I think the problem with me is that I need to get happy. I am going to do things to make me happy. I will rid myself of depression and anxiety for once and for all. 

So I am going to state things that will help me get happy. I'm going to use these things as my way of finally coming out of the doldrums. I'd encourage everyone else to list what they'd do to get happy as well.

Number one on my list is Trainspotting, Rugby League, Cricket and the internet. I personally think the last one is a big culprit in holding me back. Social wise anyhow.

I think the big thing is learning how to smile, must admit I don't smile very often.

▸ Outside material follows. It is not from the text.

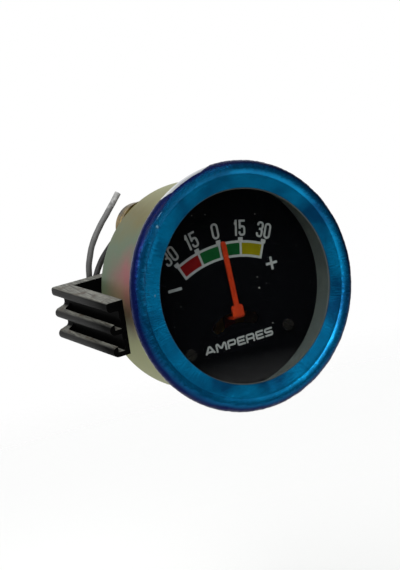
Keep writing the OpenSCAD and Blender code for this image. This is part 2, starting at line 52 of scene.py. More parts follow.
log = logging.getLogger("ammeter")


# ---------- small helpers ----------


def linear(code: str) -> tuple[float, float, float, float]:
    """Turn an sRGB hex colour into linear RGBA.

    Args:
        code: Six hex digits.

    Returns:
        Linear red, green, blue and an alpha of 1.
    """
    parts = [int(code[i : i + 2], 16) / 255 for i in (0, 2, 4)]
    return (*[p / 12.92 if p <= 0.04045 else ((p + 0.055) / 1.055) ** 2.4 for p in parts], 1.0)


def add(
    tree: bpy.types.NodeTree,
    kind: str,
    sockets: dict[str | int, object] | None = None,
    stops: Sequence[tuple[float, str]] = (),
    **settings: object,
) -> bpy.types.Node:
    """Add one node to a tree.

    Args:
        tree: The tree that gets the node.
        kind: The node's type without its ShaderNode prefix.
        sockets: Values or output sockets for the node's inputs, by name or number.
        stops: Places and hex colours of a colour ramp.
        settings: The node's own properties.

    Returns:
        The new node.
    """
    made = tree.nodes.new("ShaderNode" + kind)
    for key, value in settings.items():
        setattr(made, key, value)
    for key, value in (sockets or {}).items():
        if isinstance(value, bpy.types.NodeSocket):
            tree.links.new(value, made.inputs[key])
        else:
            made.inputs[key].default_value = value
    for i, (place, code) in enumerate(stops):
        elements = made.color_ramp.elements
        stop = elements[i] if i < 2 else elements.new(place)
        stop.position = place
        stop.color = linear(code)
    return made


# ---------- finishes ----------


@dataclass(frozen=True)
class Finish:
    """A surface: what it is made of and how it was finished."""

    name: str
    colour: str
    roughness: float
    metallic: float = 0.0
    specular: float = 0.5

    def material(self) -> bpy.types.Material:
        """Build the material once and return it.

        Returns:
            The Blender material of this finish.
        """
        known = bpy.data.materials.get(self.name)
        if known is not None:
            return known
        made = bpy.data.materials.new(self.name)
        made.use_nodes = True
        tree = made.node_tree
        tree.nodes.clear()
        shader = add(
            tree,
            "BsdfPrincipled",
            {
                "Base Color": linear(self.colour),
                "Roughness": self.roughness,
                "Metallic": self.metallic,
                "Specular IOR Level": self.specular,
            },
        )
        out = add(tree, "OutputMaterial", {"Surface": shader.outputs[0]})
        self.dress(tree, shader, out)
        return made

    def dress(self, tree: bpy.types.NodeTree, shader: bpy.types.Node, out: bpy.types.Node) -> None:
        """Add this finish's own nodes. A plain finish has none."""

    def place(self, tree: bpy.types.NodeTree) -> bpy.types.NodeSocket:
        """Return the surface point in millimetres of the part's frame."""
        point = add(tree, "TexCoord").outputs["Object"]
        return add(tree, "VectorMath", {0: point, "Scale": 1 / MM}, operation="SCALE").outputs[0]

    def paint(
        self,
        tree: bpy.types.NodeTree,
        below: bpy.types.NodeSocket,
        share: bpy.types.NodeSocket,
        over: str,
    ) -> bpy.types.NodeSocket:
        """Lay one colour over another by a share.

        Args:
            tree: The material's tree.
            below: The colour so far.
            share: How much of the new colour shows.
            over: The new colour in hex.

        Returns:
            The socket that carries the mixed colour.
        """
        return add(tree, "Mix", {"Factor": share, 6: below, 7: linear(over)}, data_type="RGBA").outputs[2]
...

Anyhow, what's something that makes you happy?? Maybe this thread can help motivate people, and spur them on by getting ideas from what makes them happy.


----------



## leonardess (Jun 30, 2009)

cool people.


----------



## odd_one_out (Aug 22, 2006)

Doing research.

When people do smart things.


----------



## shadowmask (Jun 22, 2009)

Beer
Figuring out a solution to a problem
Knowing I can trust someone 
Feeling loved and understood
Cheesecake
Watching kittens play fight 
Stand up comedy routines
Listening to lyrics that capture my feelings
Making people laugh and feel good about themselves


----------